- _Problem statement_: Using the data below, repeat all of it precisely.

— START OF Entries —

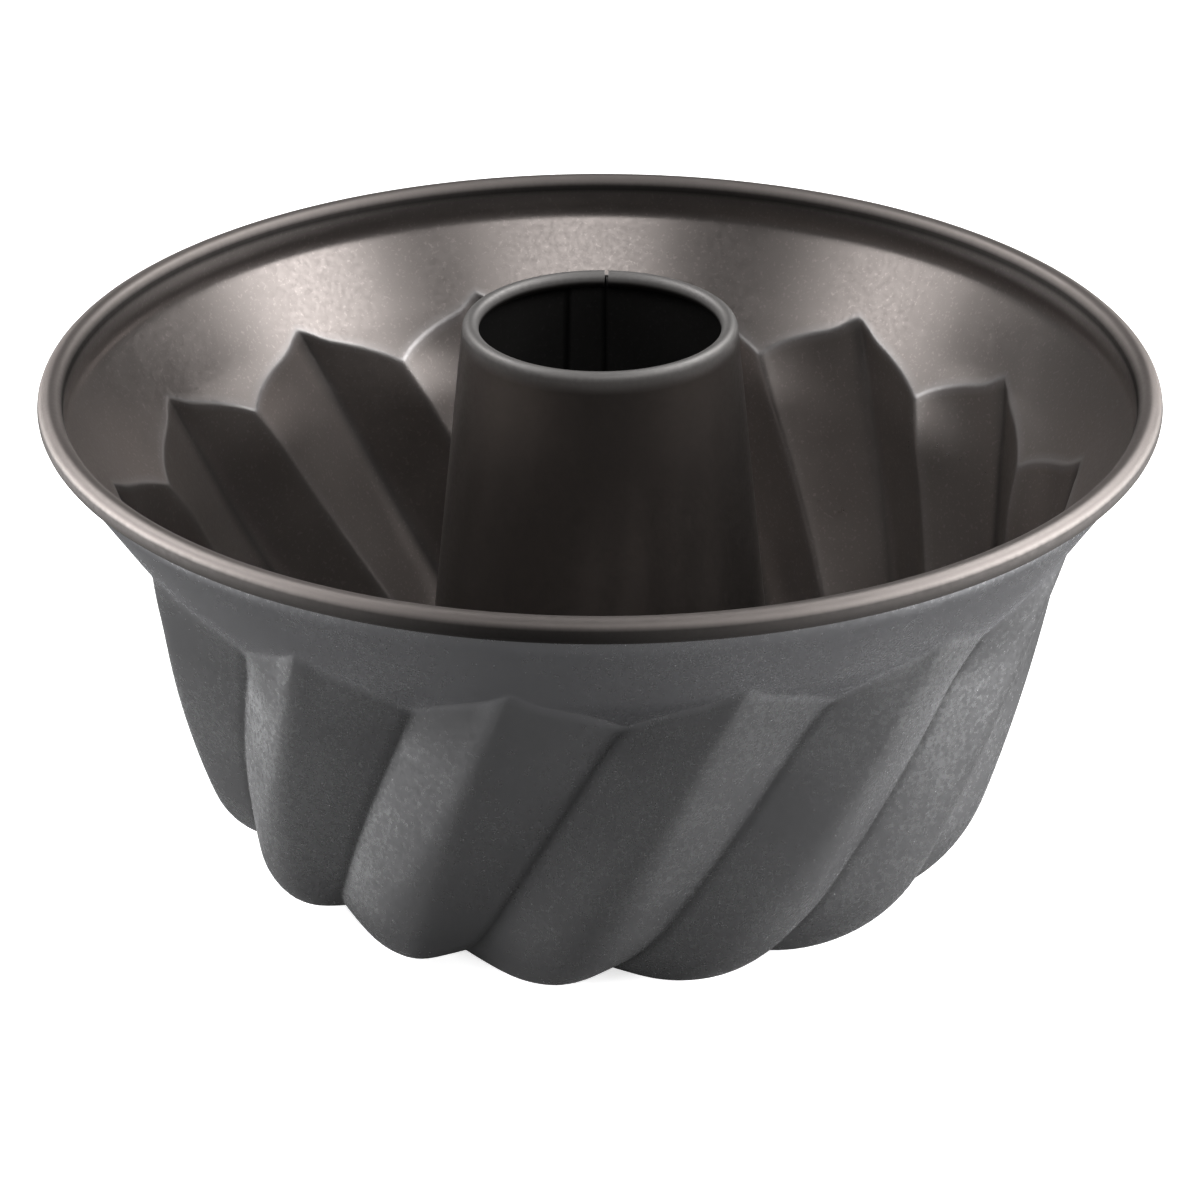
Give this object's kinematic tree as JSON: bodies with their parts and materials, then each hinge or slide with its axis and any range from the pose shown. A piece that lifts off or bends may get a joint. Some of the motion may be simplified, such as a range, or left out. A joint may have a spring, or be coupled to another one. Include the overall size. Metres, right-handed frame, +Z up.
{
  "type": "bundt pan",
  "caption": "Ring cake pan in dark non-stick steel: twisted fluted wall, flared collar, rolled wired rim and a conical centre tube standing above the rim.",
  "frame": {"origin": "on the pan's axis, in the plane its crests stand on", "axes": "+Z up along the pan's axis, out of its open mouth; +Y is the side the tube's lap seam lies on, +X to the right seen from the -Y side"},
  "size_m": [0.22, 0.22, 0.1145],
  "materials": {
    "nonstick_coat": "satin",
    "tube_coat": "satin",
    "bare_wire": "brushed"
  },
  "bodies": {
    "root": {"fluted_shell": "nonstick_coat", "centre_tube": "tube_coat", "rim_wire": "bare_wire"}
  },
  "joints": []
}
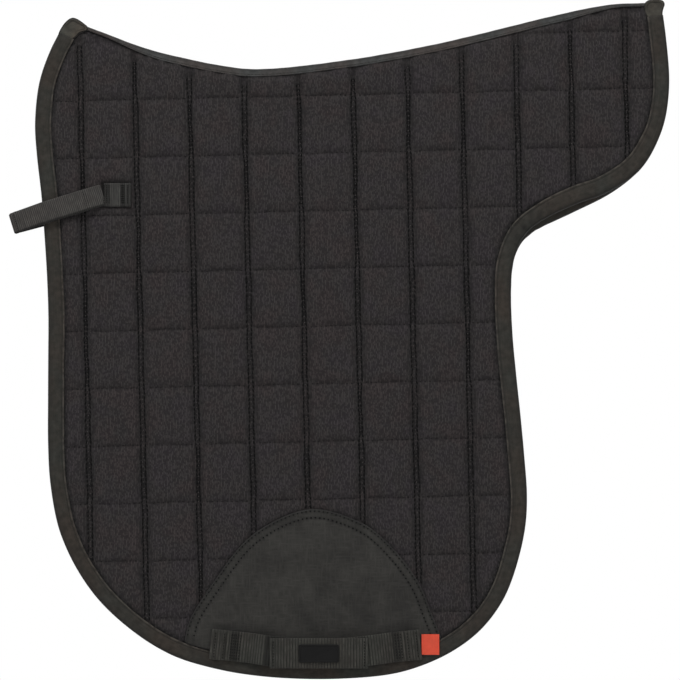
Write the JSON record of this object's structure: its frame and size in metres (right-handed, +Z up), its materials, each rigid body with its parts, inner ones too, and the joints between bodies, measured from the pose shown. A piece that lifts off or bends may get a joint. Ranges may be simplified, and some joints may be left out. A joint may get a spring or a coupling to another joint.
{
  "type": "icelandic saddle pad",
  "caption": "Quilted saddle pad with two shaped halves hinged along a taped spine, bound edges, webbing billet tongues and a webbing girth loop on each side.",
  "frame": {"origin": "lowest point of the spine's top, where the saddle seats and where a rack's bar holds the folded pad", "axes": "+X to the rear, +Z up, -Y out of the near half, which faces the viewer"},
  "size_m": [0.5938, 0.0467, 0.6107],
  "materials": {
    "quilt": "matt quilted knit",
    "foam": "matt open foam",
    "tape": "matt woven tape",
    "patch": "smooth matt canvas",
    "webbing": "ribbed webbing",
    "grip": "hook and loop pile",
    "badge": "satin",
    "label": "woven ribbon"
  },
  "bodies": {
    "spine": {"spine_strip": "tape", "spine_seam_tape": "tape", "front_tip_roll": "tape", "rear_tip_roll": "tape"},
    "near_half": {"near_quilted_cover": "quilt", "near_foam_core": "foam", "near_lining": "quilt", "near_edge_binding": "tape", "near_girth_patch": "patch", "near_girth_strap_front": "webbing", "near_girth_strap_rear": "webbing", "near_strap_loop_tape": "grip", "near_side_label": "label", "near_billet_anchor": "webbing"},
    "off_half": {"off_quilted_cover": "quilt", "off_foam_core": "foam", "off_lining": "quilt", "off_edge_binding": "tape", "off_girth_patch": "patch", "off_girth_strap_front": "webbing", "off_girth_strap_rear": "webbing", "off_strap_loop_tape": "grip", "off_billet_anchor": "webbing"},
    "near_billet": {"near_billet_tongue": "webbing", "near_tongue_hook_tape": "grip", "near_tongue_loop_tape": "grip"},
    "off_billet": {"off_billet_tongue": "webbing", "off_tongue_hook_tape": "grip", "off_tongue_loop_tape": "grip"},
    "near_closure": {"near_girth_closure": "webbing", "near_closure_hook_tape": "grip", "near_plain_badge": "badge"},
    "off_closure": {"off_girth_closure": "webbing", "off_closure_hook_tape": "grip"}
  },
  "joints": [
    {"name": "near_fold", "type": "hinge", "parent": "spine", "child": "near_half", "pos_m": [-0.1616, 0, 0.0454], "axis": [-0.9995, 0, -0.0314], "range_deg": [0, 30], "deforming": ["spine_strip", "front_tip_roll", "rear_tip_roll"]},
    {"name": "off_fold", "type": "hinge", "parent": "spine", "child": "off_half", "pos_m": [-0.1616, 0, 0.0454], "axis": [0.9995, 0, 0.0314], "range_deg": [0, 30], "deforming": ["spine_strip", "front_tip_roll", "rear_tip_roll"]},
    {"name": "near_billet_lift", "type": "hinge", "parent": "near_half", "child": "near_billet", "pos_m": [-0.134, -0.0121, -0.1135], "axis": [-0.2924, 0, 0.9563], "range_deg": [0, 150]},
    {"name": "off_billet_lift", "type": "hinge", "parent": "off_half", "child": "off_billet", "pos_m": [-0.134, 0.0121, -0.1135], "axis": [0.2924, 0, -0.9563], "range_deg": [0, 150]},
    {"name": "near_girth_open", "type": "hinge", "parent": "near_half", "child": "near_closure", "pos_m": [0.0154, -0.0227, -0.524], "axis": [0, 0, -1], "range_deg": [0, 150]},
    {"name": "off_girth_open", "type": "hinge", "parent": "off_half", "child": "off_closure", "pos_m": [0.0154, 0.0227, -0.524], "axis": [0, 0, 1], "range_deg": [0, 150]}
  ]
}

— END OF Entries —

- _Result below_:
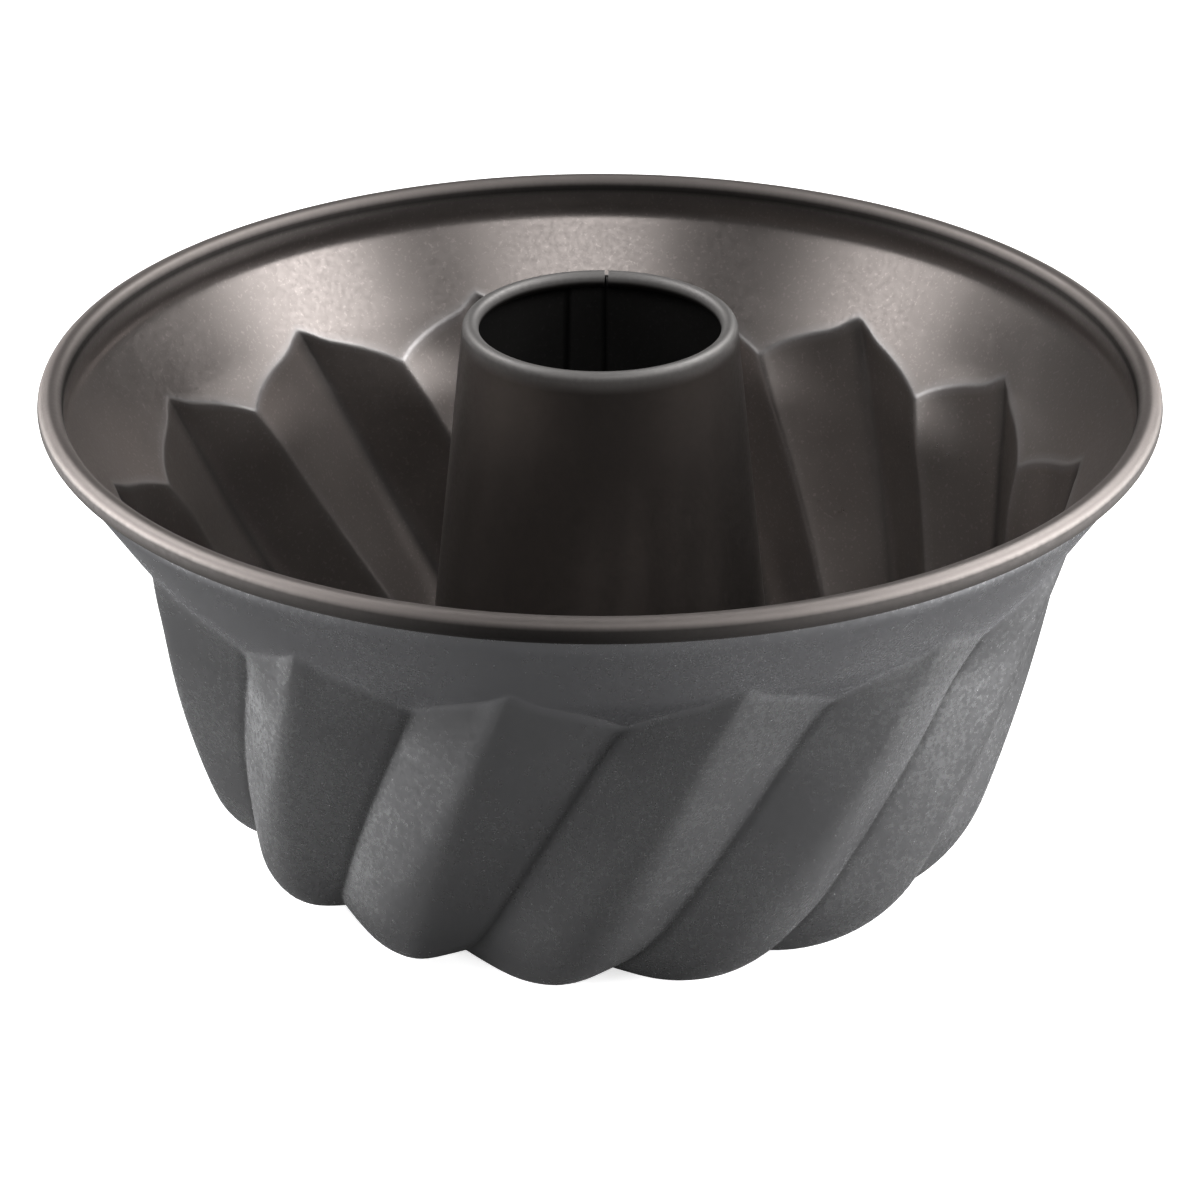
Give this object's kinematic tree as JSON: bodies with their parts and materials, then each hinge or slide with its axis and any range from the pose shown. A piece that lifts off or bends may get a joint. Some of the motion may be simplified, such as a range, or left out. A joint may have a spring, or be coupled to another one. Include the overall size. Metres, right-handed frame, +Z up.
{
  "type": "bundt pan",
  "caption": "Ring cake pan in dark non-stick steel: twisted fluted wall, flared collar, rolled wired rim and a conical centre tube standing above the rim.",
  "frame": {"origin": "on the pan's axis, in the plane its crests stand on", "axes": "+Z up along the pan's axis, out of its open mouth; +Y is the side the tube's lap seam lies on, +X to the right seen from the -Y side"},
  "size_m": [0.22, 0.22, 0.1145],
  "materials": {
    "nonstick_coat": "satin",
    "tube_coat": "satin",
    "bare_wire": "brushed"
  },
  "bodies": {
    "root": {"fluted_shell": "nonstick_coat", "centre_tube": "tube_coat", "rim_wire": "bare_wire"}
  },
  "joints": []
}
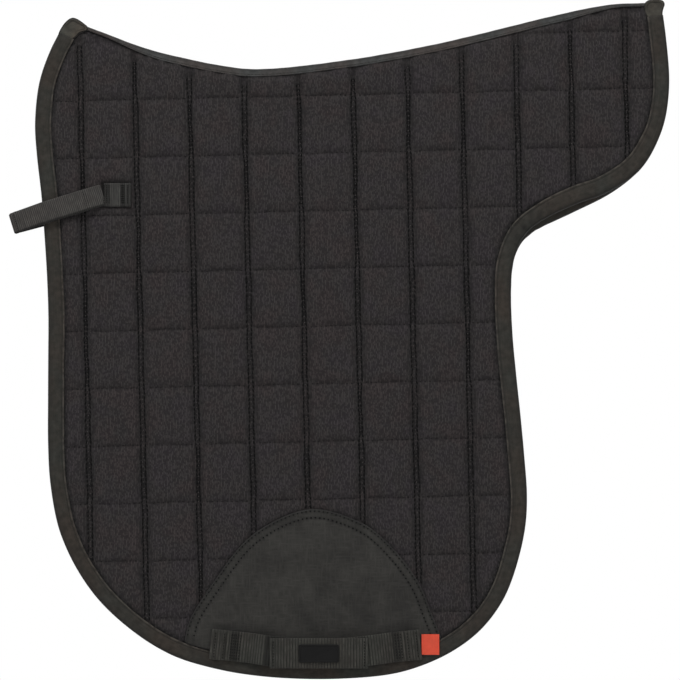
Write the JSON record of this object's structure: its frame and size in metres (right-handed, +Z up), its materials, each rigid body with its parts, inner ones too, and the joints between bodies, measured from the pose shown. A piece that lifts off or bends may get a joint. Ranges may be simplified, and some joints may be left out. A joint may get a spring or a coupling to another joint.
{
  "type": "icelandic saddle pad",
  "caption": "Quilted saddle pad with two shaped halves hinged along a taped spine, bound edges, webbing billet tongues and a webbing girth loop on each side.",
  "frame": {"origin": "lowest point of the spine's top, where the saddle seats and where a rack's bar holds the folded pad", "axes": "+X to the rear, +Z up, -Y out of the near half, which faces the viewer"},
  "size_m": [0.5938, 0.0467, 0.6107],
  "materials": {
    "quilt": "matt quilted knit",
    "foam": "matt open foam",
    "tape": "matt woven tape",
    "patch": "smooth matt canvas",
    "webbing": "ribbed webbing",
    "grip": "hook and loop pile",
    "badge": "satin",
    "label": "woven ribbon"
  },
  "bodies": {
    "spine": {"spine_strip": "tape", "spine_seam_tape": "tape", "front_tip_roll": "tape", "rear_tip_roll": "tape"},
    "near_half": {"near_quilted_cover": "quilt", "near_foam_core": "foam", "near_lining": "quilt", "near_edge_binding": "tape", "near_girth_patch": "patch", "near_girth_strap_front": "webbing", "near_girth_strap_rear": "webbing", "near_strap_loop_tape": "grip", "near_side_label": "label", "near_billet_anchor": "webbing"},
    "off_half": {"off_quilted_cover": "quilt", "off_foam_core": "foam", "off_lining": "quilt", "off_edge_binding": "tape", "off_girth_patch": "patch", "off_girth_strap_front": "webbing", "off_girth_strap_rear": "webbing", "off_strap_loop_tape": "grip", "off_billet_anchor": "webbing"},
    "near_billet": {"near_billet_tongue": "webbing", "near_tongue_hook_tape": "grip", "near_tongue_loop_tape": "grip"},
    "off_billet": {"off_billet_tongue": "webbing", "off_tongue_hook_tape": "grip", "off_tongue_loop_tape": "grip"},
    "near_closure": {"near_girth_closure": "webbing", "near_closure_hook_tape": "grip", "near_plain_badge": "badge"},
    "off_closure": {"off_girth_closure": "webbing", "off_closure_hook_tape": "grip"}
  },
  "joints": [
    {"name": "near_fold", "type": "hinge", "parent": "spine", "child": "near_half", "pos_m": [-0.1616, 0, 0.0454], "axis": [-0.9995, 0, -0.0314], "range_deg": [0, 30], "deforming": ["spine_strip", "front_tip_roll", "rear_tip_roll"]},
    {"name": "off_fold", "type": "hinge", "parent": "spine", "child": "off_half", "pos_m": [-0.1616, 0, 0.0454], "axis": [0.9995, 0, 0.0314], "range_deg": [0, 30], "deforming": ["spine_strip", "front_tip_roll", "rear_tip_roll"]},
    {"name": "near_billet_lift", "type": "hinge", "parent": "near_half", "child": "near_billet", "pos_m": [-0.134, -0.0121, -0.1135], "axis": [-0.2924, 0, 0.9563], "range_deg": [0, 150]},
    {"name": "off_billet_lift", "type": "hinge", "parent": "off_half", "child": "off_billet", "pos_m": [-0.134, 0.0121, -0.1135], "axis": [0.2924, 0, -0.9563], "range_deg": [0, 150]},
    {"name": "near_girth_open", "type": "hinge", "parent": "near_half", "child": "near_closure", "pos_m": [0.0154, -0.0227, -0.524], "axis": [0, 0, -1], "range_deg": [0, 150]},
    {"name": "off_girth_open", "type": "hinge", "parent": "off_half", "child": "off_closure", "pos_m": [0.0154, 0.0227, -0.524], "axis": [0, 0, 1], "range_deg": [0, 150]}
  ]
}